Yes, most of the races we do. My mechanic, Dave Lyon, and Jim and his mechanic and I all travel together. It’s pretty fun.

Looking ahead, who do you see winning this year’s championship? Danny Smith is consistent, but it looks like Chad Johnson has really picked it up lately.
Danny’s consistency has fallen off the past couple weekends. I think Chad really closed in on him recently. But man, this is the most inconsistent season I’ve seen for a while. There’s a bunch of different guys that can win, and they are winning. I think Reynard and Keith Johnson are close, so it’s going to be pretty good.

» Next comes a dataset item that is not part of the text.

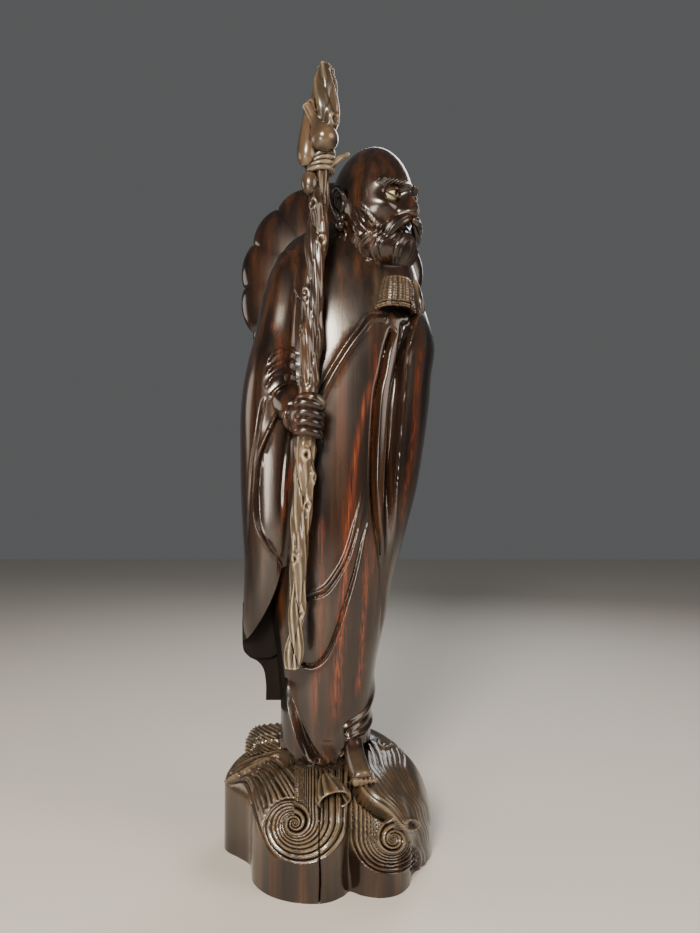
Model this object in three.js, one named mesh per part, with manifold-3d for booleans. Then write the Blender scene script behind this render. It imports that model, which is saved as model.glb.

What do you think when you see supercross regulars crossing over to arenacross?
I like it. I think it’s good for the series. People assume they’re just going to come in and kill us, but it’s arenacross, and that’s not going to happen. Like Pastrana came in last weekend, and he struggled. But it’s good for the series. And those guys know how to race, too. You can trust them and they’re fun to race with—you don’t have to worry about any cheap shots. And then you have these guys coming in trying to get their supercross license, and if you leave the door open for one second, they’re going to take a shot. Arenacross is aggressive, but you have to be smart about it.

At 33 years of age, Neese is contemplating a return to supercross.

So what do you do when the series ends in March?
I do a lot of local racing. We have the Mega Series and Ultra Series back around home, and as soon as the arenacross series is over I go full time with my riding schools. I just started doing schools a few years ago, with summer camps, and it’s growing like crazy. If I wanted to do, I could probably stop racing altogether and just do that.

Do you specialize in arenacross only?
No, not at all. I teach everything. I have a few full-time riders I teach now, during arenacross, but in the summer I’ll give private or group lessons, stuff like that. It works out pretty good.

If a rider wants to find out more information on taking some riding lessons with you, what’s the best way to get in touch with you?
Check out my website,

In closing, you want to thank anyone?
I’d just like to thank our team, Carolina Express, and all of our sponsors.